Craotchky 31/07/2018Eu, Verissimo e o zoon politikon🎵
"Toda forma de poder
É uma forma de morrer por nada
Toda forma de conduta
Se transforma numa luta armada
A história se repete
Mas a força deixa a estória mal contada..."
Trecho de Toda forma de poder - Engenheiros do Hawaii
Publicado em 1965, O senhor Embaixador é um livro no qual Erico Verissimo, já contando 60 outonos, explora questões sociopolíticas, envolvendo sua discussão nos véus suavizantes do romance. Talvez aqui esteja a maturidade do debate sociopolítico (tratado também em Incidente em Antares e O Prisioneiro) do escritor gaúcho.
O autor formula um país fictício chamado Sacramento, localizado no Caribe. Este país é o ponto central ao redor do qual irá girar a história. Erico constrói para Sacramento todo um passado de sucessivos governos corruptos que invariavelmente praticam gestões repressivas, autoritárias, totalitárias, controladoras, tirânicas, ditatoriais. O resultado é que
"As massas, essas vivem intimidadas, embrutecidas pela miséria e pela ignorância, na mais pavorosa das alienações imagináveis."

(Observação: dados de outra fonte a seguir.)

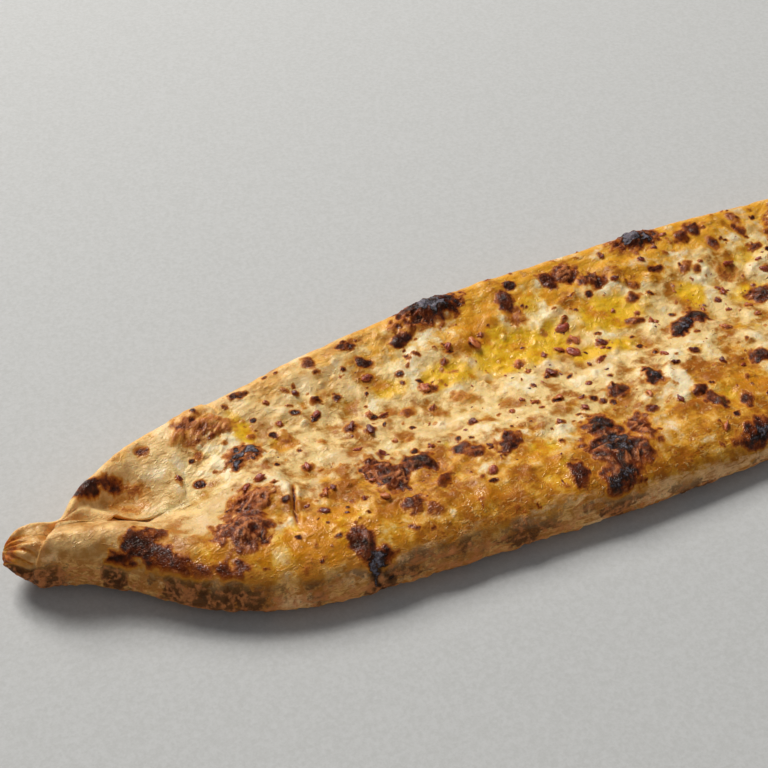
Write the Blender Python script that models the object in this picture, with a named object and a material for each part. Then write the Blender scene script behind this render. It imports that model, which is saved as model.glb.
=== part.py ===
"""Turkish pide: a long boat of baked dough with pinched, folded tails and a melted cheese filling.

The dough is one loft. Each cross-section runs from the flat underside up the outer wall, over the
rolled rim, down into the trough and up again on the other side. The cheese is a second loft that
lies in the trough and shares the dough's section lines, so the two never cross.
+X is along the boat, +Y across it, +Z up. The origin is on the table, under the middle.
"""
import bmesh
import bpy
import numpy as np

MM = 0.001

# Driving sizes (mm)
LENGTH = 490.0
HALF_WIDTH = 65.0
RIM_HEIGHT = 17.5
RIM_WIDTH_NEAR = 30.0
RIM_WIDTH_FAR = 13.0
CREST_INSET_NEAR = 0.60
CREST_INSET_FAR = 0.45
SHOULDER = 0.31
NEAR_SAG = 4.0
SAG_PLACE = 75.0
SAG_LENGTH = 95.0
VALLEY_SHIFT = 15.0
POCKET_SHIFT = 8.0
POCKET_PLACE = 43.0
POCKET_LENGTH = 17.0
NOSE_ROUND = 12.0
CHEESE_START = 64.0
CHEESE_ROUND = 34.0
TROUGH_SHUT = 0.10
CHEESE_THICK = 3.2
CHEESE_EDGE = 1.1
GAP = 0.35
STATIONS_PER_HALF = 30

# A tail is set at these distances from its tip (mm). Widths are shares of HALF_WIDTH, heights
# shares of RIM_HEIGHT. Near is the side toward -Y, far the side toward +Y.
REACH = (0, 8, 20, 34, 48, 66, 88, 115, 150, 195, 245)
WIDTH_NEAR = (0.14, 0.16, 0.22, 0.35, 0.56, 0.75, 0.86, 0.92, 0.97, 1.03, 1.04)
WIDTH_FAR = (0.14, 0.17, 0.21, 0.34, 0.47, 0.57, 0.67, 0.77, 0.85, 0.92, 0.93)
FOLD_LOW = (1.02, 1.12, 1.22, 1.22, 1.18, 1.12, 1.06, 1.02, 1.00, 1.00, 1.00)
FOLD_HIGH = (1.02, 1.10, 1.16, 1.20, 1.19, 1.13, 1.05, 1.00, 1.00, 1.00, 1.00)
FLOOR = (0.98, 1.04, 1.08, 0.84, 0.56, 0.78, 0.80, 0.66, 0.57, 0.53, 0.52)
LIFT = (0.20, 0.15, 0.12, 0.08, 0.04, 0.01, 0.00, 0.00, 0.00, 0.00, 0.00)
FLAT = (0.25, 0.30, 0.38, 0.50, 0.60, 0.66, 0.70, 0.72, 0.74, 0.74, 0.74)
SWAY = (0.14, 0.12, 0.08, 0.05, 0.04, 0.04, 0.03, 0.03, 0.03, 0.02, 0.00)
SWAY_RIGHT = -0.7

# Lines of the mesh between one section point and the next, from the underside's middle round to
# the trough's middle; the other side mirrors them.
LINE_STEPS = (1, 1, 1, 1, 2, 2, 2, 2, 3, 3)
CHEESE_FIRST_POINT = 8

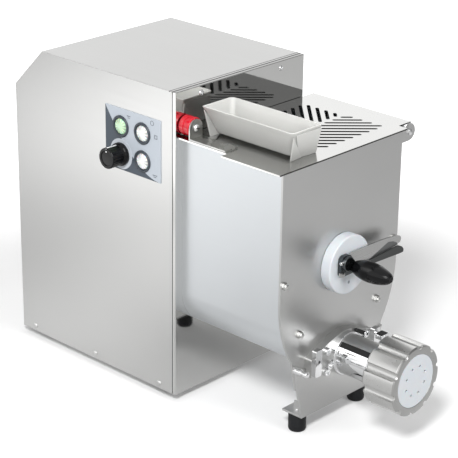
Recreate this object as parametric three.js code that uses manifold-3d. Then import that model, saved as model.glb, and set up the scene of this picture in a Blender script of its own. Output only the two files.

Constantes revoluções marcam a história do fictício país caribenho. Revolução após revolução (todas ao custo de muito derramamento de sangue e incontáveis perdas de vidas humanas) regimes governamentais se sucedem, mas a história se repete. Um governo ditador é deposto e os revolucionários assumem assegurando a instauração dum governo democrático que promete justiça social, fim das desigualdades socioeconômicas, liberdade de expressão... em suma, prometem governar para o povo.
Erico, porém, mostra ao leitor como o Poder é capaz de corromper o homem, desumanizar as causas mais nobres e deturpar as intenções revolucionárias, visto que o novo governo acaba repetindo, replicando os erros do governo anterior. Qualquer semelhança com exemplos históricos não é mera coincidência. Claro está que Sacramento é a "caricaturização" de qualquer país do mundo (sobretudo alguns países latino-americanos do período) e, porque não, países atuais, onde um governo sucede outro com promessas discursivas de melhorias que jamais se concretizam.
Os personagens são muitos e neles Erico dedica suas habilidades antropológicas ao retratar a natureza humana e suas imperfeições em meio as diversas complexidades da vida. Além disso, a personalidade de cada um é detalhada e possui profundidade. A narração é excelente e, como de praxe em livros do autor, não faltam diálogos inteligentes escritos com extrema perícia.
O livro é bem mais do que deixei transparecer, eu apenas trouxe o que achei mais interessante; há muitas outras dimensões nesta história. Erico tece suas fortes críticas e traz muitas reflexões profundas ao leitor. O livro é excelente, muito melhor do que eu imaginava.